■ **DATA LINES**:
━━━━━━

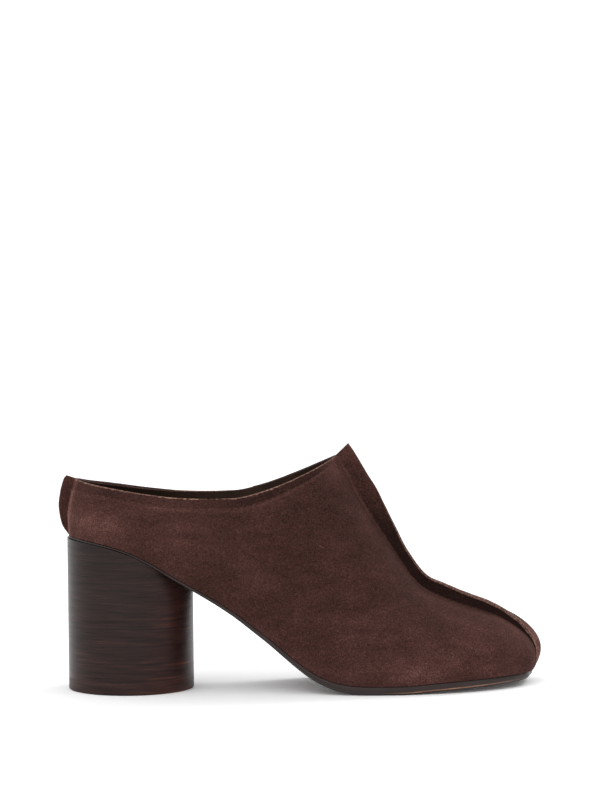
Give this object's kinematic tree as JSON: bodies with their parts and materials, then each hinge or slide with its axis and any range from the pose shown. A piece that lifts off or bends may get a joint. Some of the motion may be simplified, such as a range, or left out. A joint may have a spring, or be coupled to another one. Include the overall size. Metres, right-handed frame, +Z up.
{
  "type": "high heel mule pump",
  "caption": "Women's slip-on mule pump with a low back, raised seams over the instep and up the back, a rounded toe and a tall round stacked heel; empty, standing on its sole.",
  "frame": {"origin": "centre of the heel's round tread, on the floor", "axes": "+X from the heel to the toe, +Y to the inner side of the foot, +Z up"},
  "size_m": [0.2362, 0.0772, 0.1189],
  "materials": {
    "brown_suede": "matt napped suede",
    "dark_lining_leather": "dull smooth leather",
    "painted_sole_leather": "painted edge, satin",
    "stacked_leather": "waxed stacked lifts, satin",
    "top_piece_rubber": "matt rubber"
  },
  "bodies": {
    "root": {"upper": "brown_suede", "insole": "dark_lining_leather", "outsole": "painted_sole_leather", "heel": "stacked_leather", "top_piece": "top_piece_rubber"}
  },
  "joints": []
}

━━━━━━

■ **TASK BRIEF**:
Using the data above, return each line exactly as written.

■ **EXPECTED OUTPUT**:
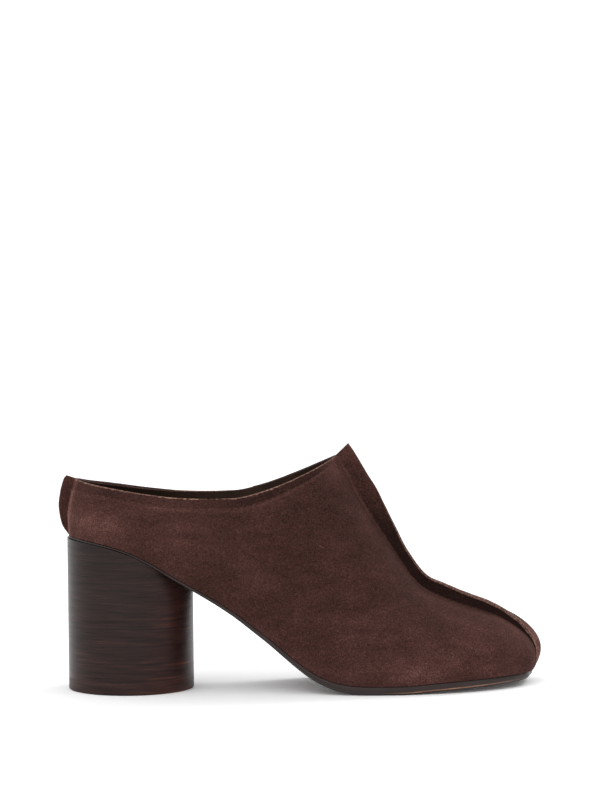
Give this object's kinematic tree as JSON: bodies with their parts and materials, then each hinge or slide with its axis and any range from the pose shown. A piece that lifts off or bends may get a joint. Some of the motion may be simplified, such as a range, or left out. A joint may have a spring, or be coupled to another one. Include the overall size. Metres, right-handed frame, +Z up.
{
  "type": "high heel mule pump",
  "caption": "Women's slip-on mule pump with a low back, raised seams over the instep and up the back, a rounded toe and a tall round stacked heel; empty, standing on its sole.",
  "frame": {"origin": "centre of the heel's round tread, on the floor", "axes": "+X from the heel to the toe, +Y to the inner side of the foot, +Z up"},
  "size_m": [0.2362, 0.0772, 0.1189],
  "materials": {
    "brown_suede": "matt napped suede",
    "dark_lining_leather": "dull smooth leather",
    "painted_sole_leather": "painted edge, satin",
    "stacked_leather": "waxed stacked lifts, satin",
    "top_piece_rubber": "matt rubber"
  },
  "bodies": {
    "root": {"upper": "brown_suede", "insole": "dark_lining_leather", "outsole": "painted_sole_leather", "heel": "stacked_leather", "top_piece": "top_piece_rubber"}
  },
  "joints": []
}